Paul Cheng: Question, please. First, I think, is for Clay. I want to go back into your comment about Powder River Basin. To some degree, that you become a bit chicken and egg, right? Because right now that you are not having enough of the activity, so you won’t be able to improve the unit cost and everything at a substantial pace, or at least that comparing to Permian, or that even Bakken ones that you finished with Grayson. But as a result, that you might have strengthened capital. So I mean, how exactly we should look at it and internally than how you’re going to balance that? And what kind of time line we should have in terms of moving to the next level at Permian, in the Powder River Basin for you?

Clay Gaspar: Yes. Thanks for the question, Paul. I appreciate it, and I think it’s a really good one. As we think about the Powder, I mentioned it as a complementary asset. The great news is we’re going to be able to ride the back of the Delaware Basin and the other really strong basins that are much more mature and developed while we unlock the potential in the Powder. So plan on us having kind of one to two rigs in that realm. And what we’re really focused on is productivity understanding spacing, applying some of the learnings that we can around well construction that are material improvements. I mentioned a couple of things. There’s a new casing design we just applied. It is a very material cost savings. Those are the kind of things that we’ll be able to get our arms around.

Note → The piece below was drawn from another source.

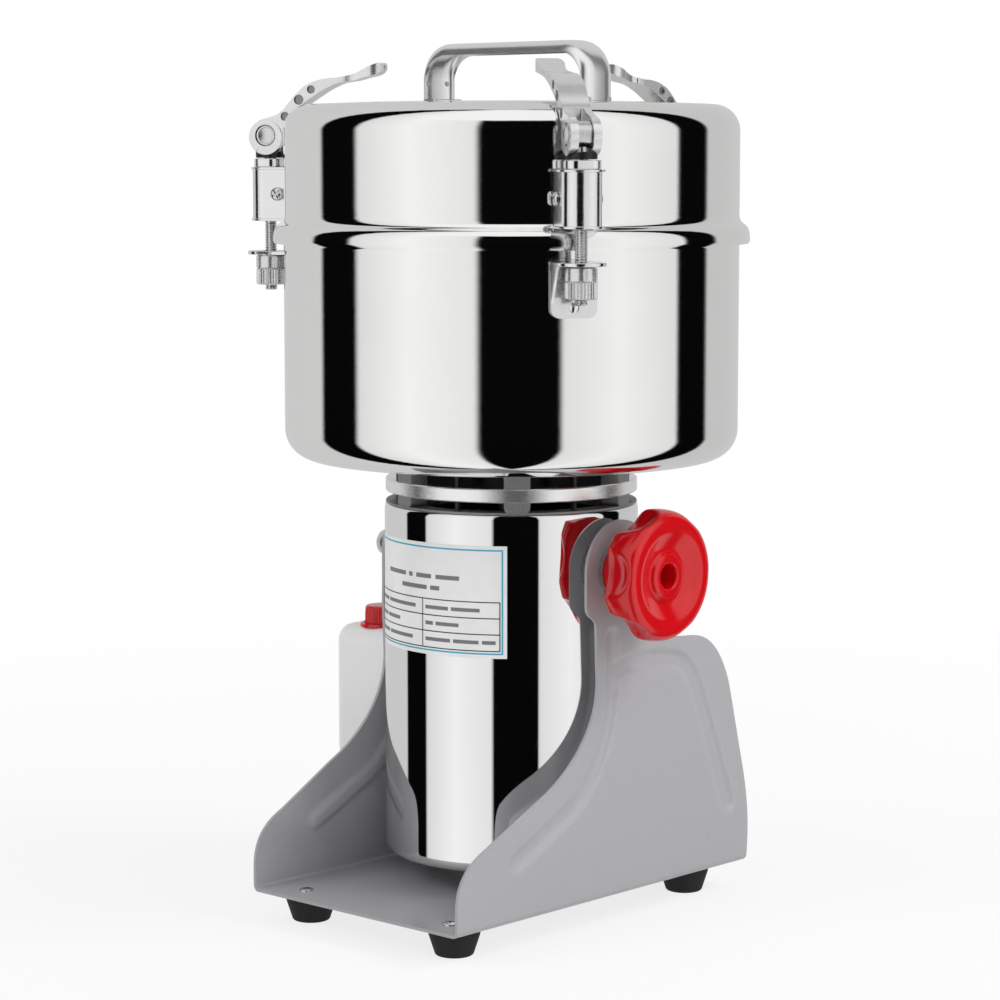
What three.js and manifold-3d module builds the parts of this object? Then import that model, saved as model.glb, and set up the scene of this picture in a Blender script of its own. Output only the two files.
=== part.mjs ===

But it’s really on the productivity side, the consistency side that allows us to really understand that productivity side of the equation. Now on the cost side, there’s a 100% certainty in my mind that when we scale this up, costs are going to come down materially. And that’s on the back of every other basin we’ve ever worked in, and we’ve had success with that. And I also know we will never achieve the full potential until we get that. That’s the chicken and egg conundrum that you pointed to, I think what we’ll get to is we’ll run our one to two rigs, we’ll be able achieve some of those productivity wins. We’ll be able to achieve some of the cost wins as well. But we also can look over the fence. A couple of companies have a little bit more activity.

And then we can extrapolate our learnings from the other basins to allow with certain confidence what the potential can be and when will that really start to play a bigger part. To answer the second part of your question, Look, we’ve got time. Time is on our side. We’ve got long-term leases. We have a great inventory that allows us to derisk this play in time. So don’t think of any of my remarks as all of a sudden, there’s going to be a rush capital towards Powder. I just want to keep it on your on your horizon as really valuable piece of our portfolio that probably has, zero value out there in the world from our share price. But one day, we’ll be an incredible part of our return of overall value creation and return of capital to the shareholders.

And in the meantime, we will continue to derisk this and unlock this potential in a very systematic way.

Paul Cheng: Clay, should we look at your development timeline in a sense that based on the performance of the other basins, like that you will wait until, for example, on the Permian, we start to get a bit more aging. And then, you will slow down over there and then you increase the pace in the Powder River Basin, or that you doesn’t really look from that angle?

Clay Gaspar: Yes, certainly, we evaluate capital. I mentioned a strategic board meeting we have annually in September, and this is where we’re looking 10 years out and how do all these opportunities fit. What I also mentioned on Slide 11 is the incredible inventory we have in the Delaware Basin. There’s a big chunk of that, that’s still yet to be kind of on the development kind of Tier 1 ready to go. As we continue to unlock Delaware asset potential, which we still have a lot of unlocking to do there, that puts other things probably a little further out on the runway. But I think it’s incumbent on us, to make sure that all of these potentials are understood well in advance of us needing them. And so what I would expect in time, maybe second half of the decade, there’ll be more of an opportunity for the Powder to really step in.

In the meantime, the front half of the decade, we really need make sure that we’re ready for that. And what my signal to you today is we’re really pleased with that steady progress that we’re seeing.

Paul Cheng: Perfect. Maybe a real quick one, final one from me. Can you compare Grayson with your legacy Bakken in terms of the well cost and the operating costs? Is it one is better than the other or similar? Thank you.

Clay Gaspar: Well, there’s some important differences. The first thing I would point to and the reason we’re so attracted to the Grayson is running room. Additional 300,000 acres, an incredible running room, well positioned for a lot of three-mile development gets us really excited. Now, objectively, the East side of the basin on the reservation where we’re at in our legacy position is just better rock, which has been an incredible asset for us to lean on from a decade from the WPX side. And so, we’ve created some incredible value from that. As we look on the Grayson side, incredible running room, Rick mentioned a lot of stuff, not too long ago was Tier 2 acreage. So it hasn’t been developed. And then importantly, with the nature of this kind of rock, we think there’s more upside potential in things like refracs and further upside potential from enhanced oil recovery and other ideas further down the road.

So really excited about Grayson. From a well cost standpoint, I would say really too early to tell. It will be in the same ballpark. But look for us to gain some efficiencies, as we really think about those rigs holistically for the entire basin, we’ll gain some great efficiencies there as well.

Rick Muncrief: Hi Paul, it’s Rick. I’ll interject a couple of other things. Number one is, yes, number one is that I think the Grayson project, the Grayson acreage, you’re going to have slightly less oil cut percentage. But I also think we’ll see better margins, because of the control or the inflows we have with the infrastructure there that, which we don’t have overall on the legacy position. So, I think that’s going to be a net plus for us on that. So, we’re excited about it. But thanks for the question.

Paul Cheng: Thank you, Rick.

Rosy Zuklic: We have reached the end of our Q&A session. We want to appreciate everyone for your interest in Devon. And if you have any further questions, please reach out to anyone in the Investor Relations team, and hope everyone has a wonderful day. Thank you.

Operator: Thank you, everyone for joining us today. This concludes our call, and you may now disconnect your lines.